L'Avis N°03-2015 du 05 novembre 2015 de la Cour Commune de Justice et d'Arbitrage (CCJA) de l'OHADA qui fait suite à la demande d'Avis n°001/2015/AC du 05 novembre 2015 de la République du Bénin sur les problèmes posés par « ...le concours du Système Comptable Ouest Africain (SYSCOA) et l'Acte Uniforme portant Organisation et Harmonisation des Comptabilités et son annexe, le Système Comptable OHADA » a rappelé :
- la supériorité des règles de l'OHADA sur les règles et les systèmes comptables existants et futurs dans les Etats-parties du Traité ;
- l'établissement des états financiers selon les modèles fixés par l'Acte Uniforme portant Organisation et Harmonisation des Comptabilités et son annexe, le Système Comptable OHADA ;
- que l'intervention du commissaire aux comptes doit se faire sur la base des états financiers établis conformément au référentiel comptable de l'OHADA, tous documents financiers établis sur d'autres bases devant faire l'objet d'un refus de certification.
Trois pays membres de l'UEMOA (sur les huit pays), ont pris des textes administratifs pour mettre en œuvre le SYSCOA révisé : le Burkina Faso, la Côte d'ivoire et le Niger. Le Sénégal est en attente de son texte administratif.
Côte d'Ivoire : La Sagesse des Autorités
Après avoir pris connaissance de l'Avis N°03-2015 du 05 novembre 2015 de la CCJA, la Direction Générale des Impôts (DGI) de la Côte d'Ivoire a sorti le 6 janvier 2016, une note de service n°035/MPMB/DGI/DLCD-Cab/2016-01/mn avec pour objet, « Précision relative à l'applicabilité du SYSCOA révisé » a rappelé entre autres les points ci-après :
- le Règlement n°05/CM/UEMOA du 28 juin 2013 par lequel le Conseil des Ministres de l'UEMOA a adopté le SYSCOA révisé, censé s'appliquer pour la première fois à l'exercice comptable clos le 31 décembre 2014 ;
- l'article 112 qui abrogent toutes dispositions contraires en vigueur dans les Etats membres...,
- l'Avis N°03-2015 du 05 novembre 2015 de la Cour Commune de Justice et d'Arbitrage (CCJA) de l'OHADA rappelé ci-dessus, ...
- l'article 36 du code général des impôts dispose que les contribuables sont tenus de déposer à l'Administration fiscales, leurs états financiers établis et présentés conformément au droit comptable de l'OHADA,
- a conclu que « les états de synthèse des entreprises au titre de l'exercice clos le 31 décembre 2015, devront être présentés conformément aux règles du SYSCOHADA, actuellement utilisées par l'UEMOA et par l'OHADA ».
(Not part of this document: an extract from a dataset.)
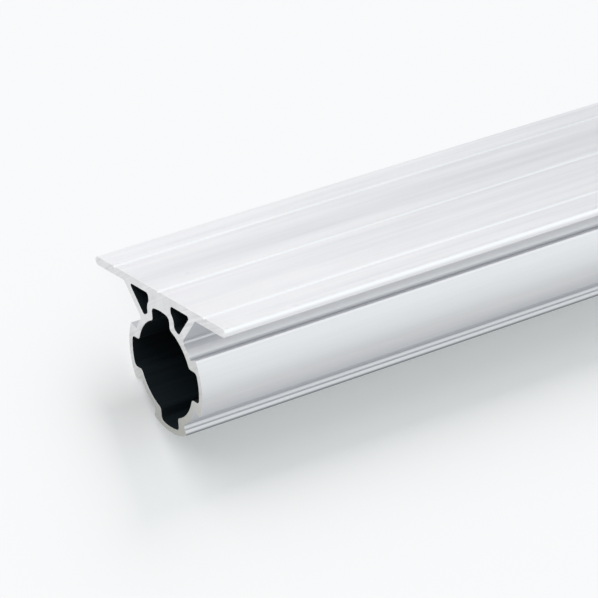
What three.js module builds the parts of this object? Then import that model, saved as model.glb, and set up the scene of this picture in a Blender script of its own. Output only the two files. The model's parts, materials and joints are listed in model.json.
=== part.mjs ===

Le Conseil des Ministres du 27 janvier 2016 a confirmé la décision de la DGI en arrêtant les mesures suivantes auxquelles les entreprises devront se conformer :
- présenter l'ensemble de leurs états financiers se rapportant à l'exercice clos au 31 décembre 2015 selon le référentiel comptable OHADA,
- procéder au passage au référentiel comptable OHADA pour les entreprises dont les comptes ont été établis au 31 décembre 2015 selon le référentiel SYSCOA révisé, des mesures d'accompagnement seront dans ce cadre déterminées par la Direction Générale des Impôts (DGI).
- un groupe de travail comprenant le Conseil National de la Comptabilité, la DGI et le secteur privé sera mis en place afin d'évaluer les impacts du remplacement du référentiel comptable OHADA par celui du SYSCOA révisé.
La Côte d'Ivoire en prenant une décision pleine de bon sens qui respecte « l'unicité » du droit comptable OHADA rappelée par la Conférence des Chefs d'Etat et de Gouvernement (CCEG) de l'OHADA le 17 octobre 2013 à Ouagadougou qui a donné des instructions pour faire de l'Acte uniforme portant organisation et harmonisation des comptabilités des entreprises « l'unique référentiel comptable en vigueur dans les Etats parties ». Cette décision de la CCEG de l'OHADA a été confirmée par le Conseil des Ministres de l'OHADA des 30 et 31 janvier 2014 à Ouagadougou qui a « invité toutes les instances concernées à s'y conformer ».
Il s'agit en fait de la responsabilité individuelle de chaque professionnel devant les juridictions de la Côte d'Ivoire et de la CCJA. Un Etat partie au Traité de l'OHADA ne peut remplacer unilatéralement un Acte uniforme par un texte national ou sous-régional car l'article 112 de l'Acte Uniforme sur le droit comptable impose, la supériorité des règles de l'OHADA sur les règles et les systèmes existants et futurs dans les Etats-parties du Traité.
Burkina Faso et le Niger : Un « cadeau empoisonné »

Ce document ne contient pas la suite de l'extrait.